Иду к нему и вижу, бедняга задыхается, потный как мышь, глаза вытаращены от ужаса — приступы смертельной тоски при этой болезни очень страшны.
— Ну, старина, — говорю я ему, — сейчас я вам сделаю укол, и все будет хорошо.
Пациент замотал головой.
— Доктор, — еле выдавил он из себя, — я… вам должен сказать… пусть только эта женщина отойдет!
Я предпочел бы вспрыснут ему мо, но как только увидел его глаза — сразу же отослал сиделку.
— Ну, выкладывайте, дружище, — говорю, — а потом спать.
— Доктор, — простонал он, а в его глазах стоял такой, знаете, безумный страх, — доктор, я больше не могу… Я все вижу эту… Я не могу спать, я должен рассказать вам…
И рассказал, задыхаясь, борясь с судорогами… Ничего подобного, друзья, я никогда не слышал.

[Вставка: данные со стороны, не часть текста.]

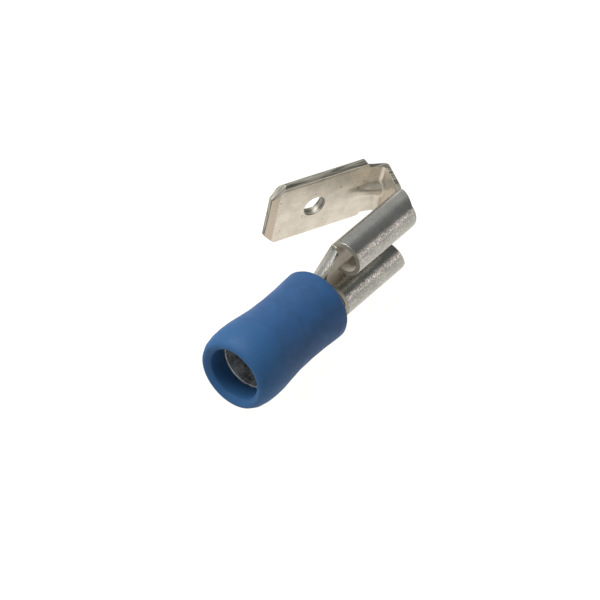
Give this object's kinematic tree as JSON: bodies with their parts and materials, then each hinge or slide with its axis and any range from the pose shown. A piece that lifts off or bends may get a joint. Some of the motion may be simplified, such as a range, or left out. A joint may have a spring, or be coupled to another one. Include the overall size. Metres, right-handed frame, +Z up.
{
  "type": "piggyback spade terminal",
  "caption": "Blue insulated piggyback spade terminal: crimp barrel in a flared sleeve, receptacle with rolled sides, and a male tab folded back over it",
  "frame": {"origin": "centre of the insulating sleeve's mouth, on the axis of the wire's bore", "axes": "-X out of the wire's entry, so +X runs from the crimp barrel to the receptacle's mouth; +Y from the receptacle toward the male tab; +Z up, across the tab's width, with the terminal lying on its side"},
  "size_m": [0.0248, 0.012, 0.008],
  "materials": {
    "tinned_brass": "tin plated, satin",
    "tinned_copper": "tin plated, satin",
    "blue_vinyl": "satin moulded vinyl"
  },
  "bodies": {
    "root": {"terminal_body": "tinned_brass", "support_sleeve": "tinned_copper", "insulating_sleeve": "blue_vinyl"}
  },
  "joints": []
}
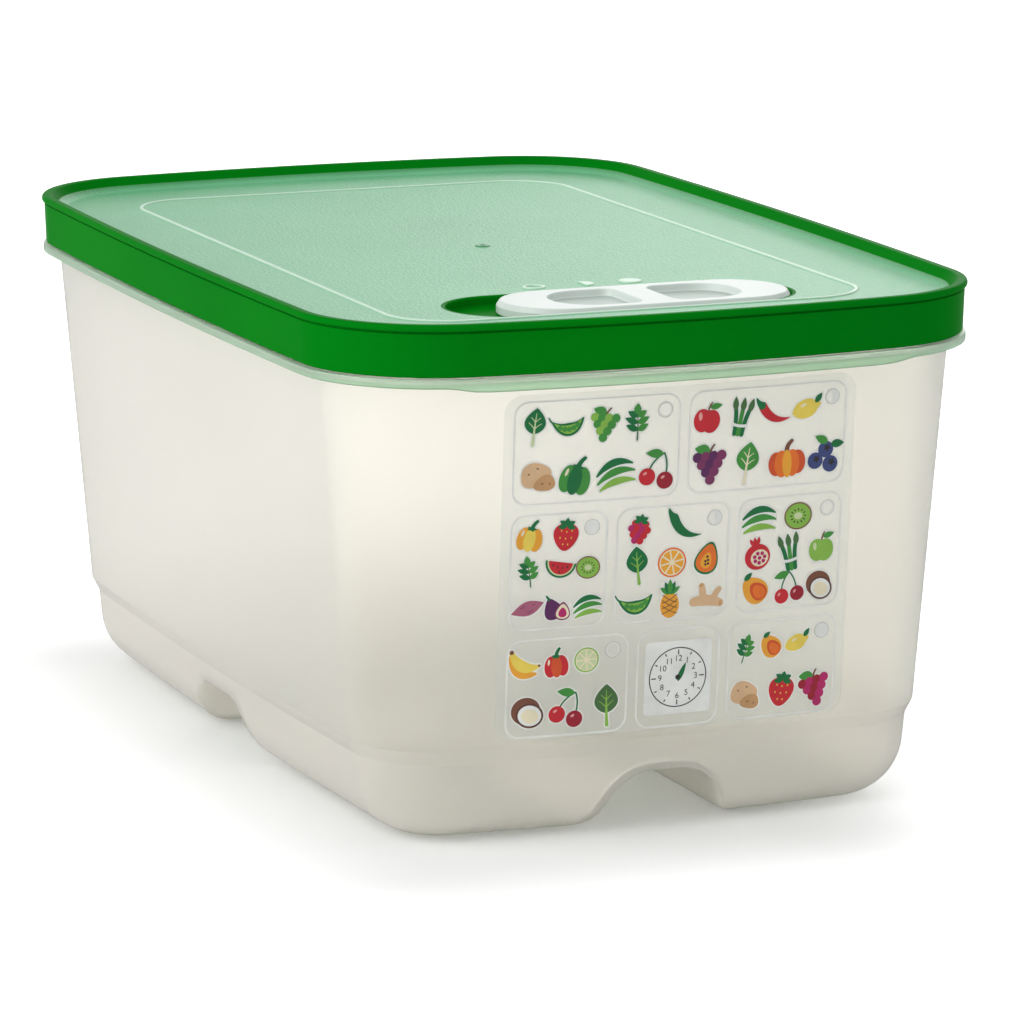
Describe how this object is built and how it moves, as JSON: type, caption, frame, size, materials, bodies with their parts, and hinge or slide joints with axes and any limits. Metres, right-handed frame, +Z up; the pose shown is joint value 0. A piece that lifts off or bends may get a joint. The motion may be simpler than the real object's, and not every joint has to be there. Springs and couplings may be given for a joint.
{
  "type": "produce storage bin",
  "caption": "Translucent food storage bin on four feet, with a press-on lid, a sliding air vent in the lid and a printed storage chart on the front.",
  "frame": {"origin": "centre of the footprint, on the plane of the feet", "axes": "+Z up, -Y towards the short side that carries the printed chart, +X to the right when facing the chart, along the vent"},
  "size_m": [0.192, 0.297, 0.141],
  "materials": {
    "container": "frosted translucent polypropylene",
    "lid": "translucent green polyethylene, glossy band, fine-grained panel",
    "vent_slider": "milky white polypropylene",
    "storage_chart": "clear printed film"
  },
  "bodies": {
    "container": {"container": "container", "storage_chart": "storage_chart"},
    "lid": {"lid": "lid"},
    "vent_slider": {"vent_slider": "vent_slider"}
  },
  "joints": [
    {"name": "lid_lift", "type": "slide", "parent": "container", "child": "lid", "axis": [0, 0, 1], "range_m": [0, 0.08]},
    {"name": "vent_slide", "type": "slide", "parent": "lid", "child": "vent_slider", "axis": [-1, 0, 0], "range_m": [0, 0.014]}
  ]
}
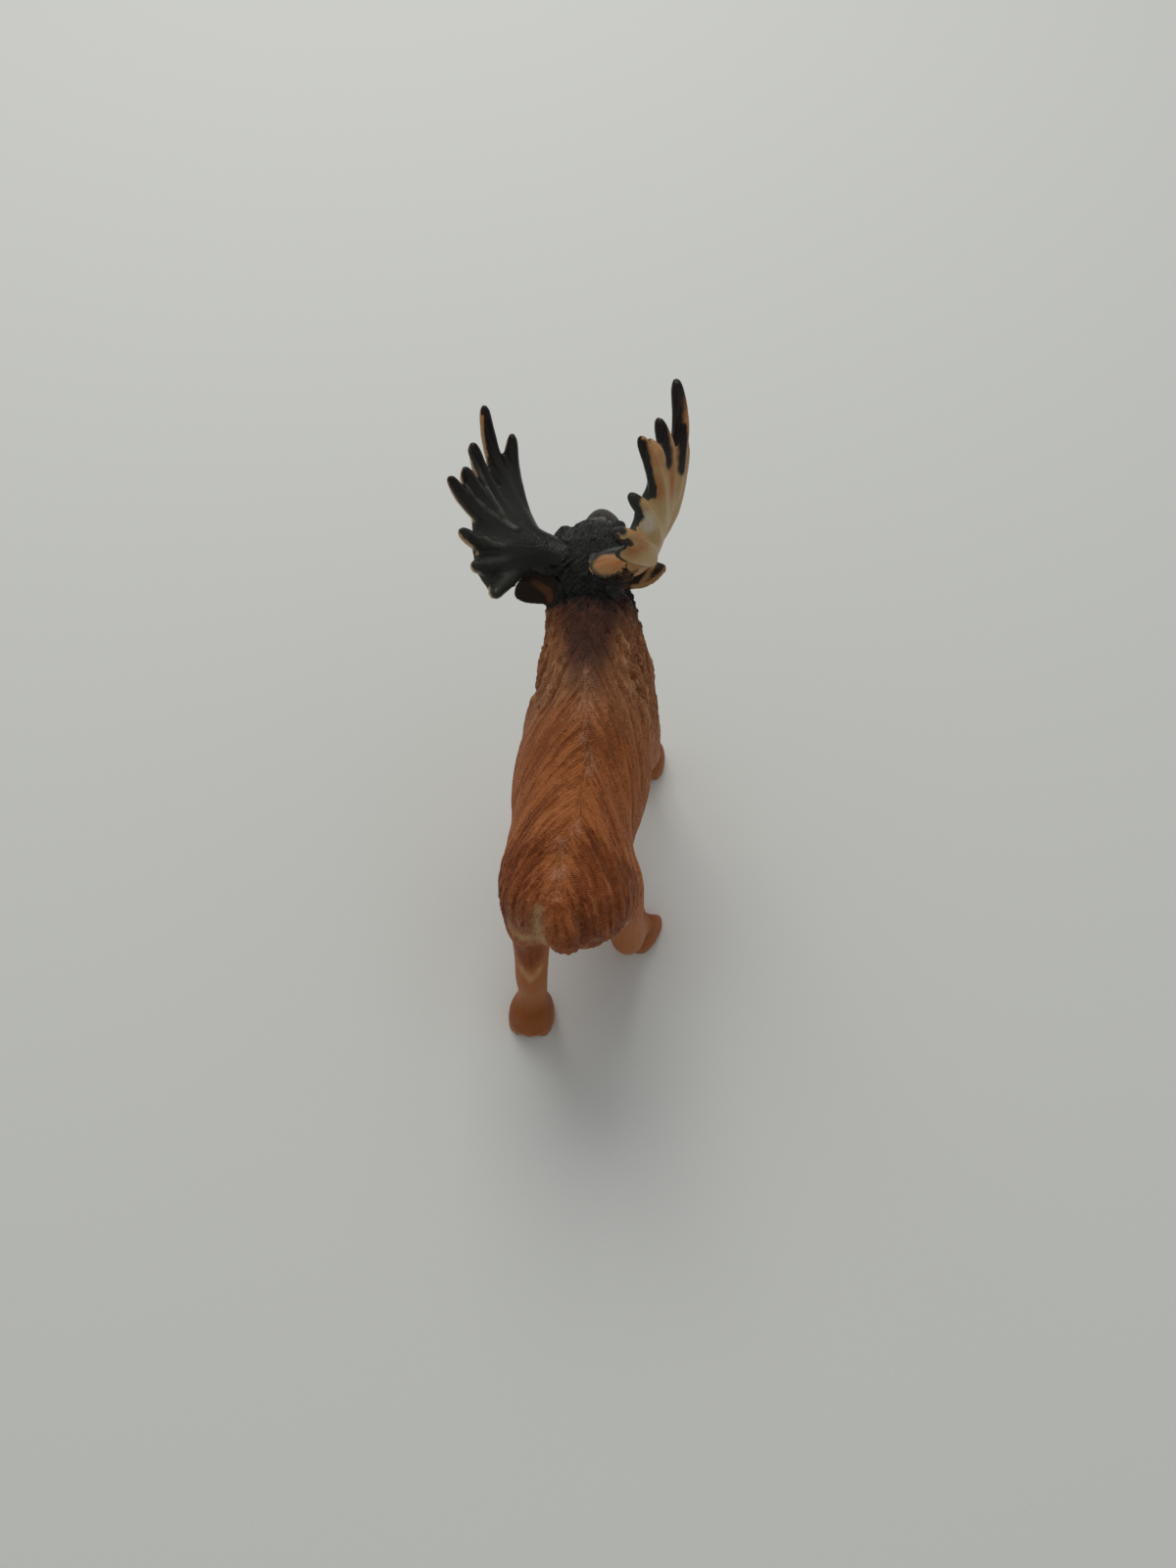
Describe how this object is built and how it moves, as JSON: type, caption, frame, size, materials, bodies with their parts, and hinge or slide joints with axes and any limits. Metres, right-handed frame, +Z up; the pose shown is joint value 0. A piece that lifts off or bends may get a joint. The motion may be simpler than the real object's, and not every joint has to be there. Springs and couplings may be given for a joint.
{
  "type": "moose figurine",
  "caption": "Moose figurine: a bull moose in a walking pose, its head lowered and its broad palmate antlers raised.",
  "frame": {"origin": "middle of the bounding box at the ground, under the belly", "axes": "+Z up, -Y toward the nose, +X to the animal's left"},
  "size_m": [0.049, 0.0982, 0.1057],
  "materials": {
    "brown_vinyl": "satin painted vinyl"
  },
  "bodies": {
    "root": {"moose": "brown_vinyl"}
  },
  "joints": []
}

— Гм, гм, — кашлянул адвокат Баум.
— Не бойтесь, — проронил доктор Витасек, — я не стану пересказывать; это уже врачебная тайна. После исповеди он лежал как мокрая тряпка, совершенно обессиленный. Понимаете, достопочтенный отец, я не мог ему отпустить грехи или дать умный совет; но я дал ему, знаете, две дозы морфия, а когда он проснулся — еще, и опять потом, — пока он не уснул навеки. Если хотите знать, я ему изрядно помог.
— Аминь, — произнес отец Вовес и слегка задумался. — Это вы хорошо сделали, — добавил он мягко, — по крайней мере, он больше не мучился.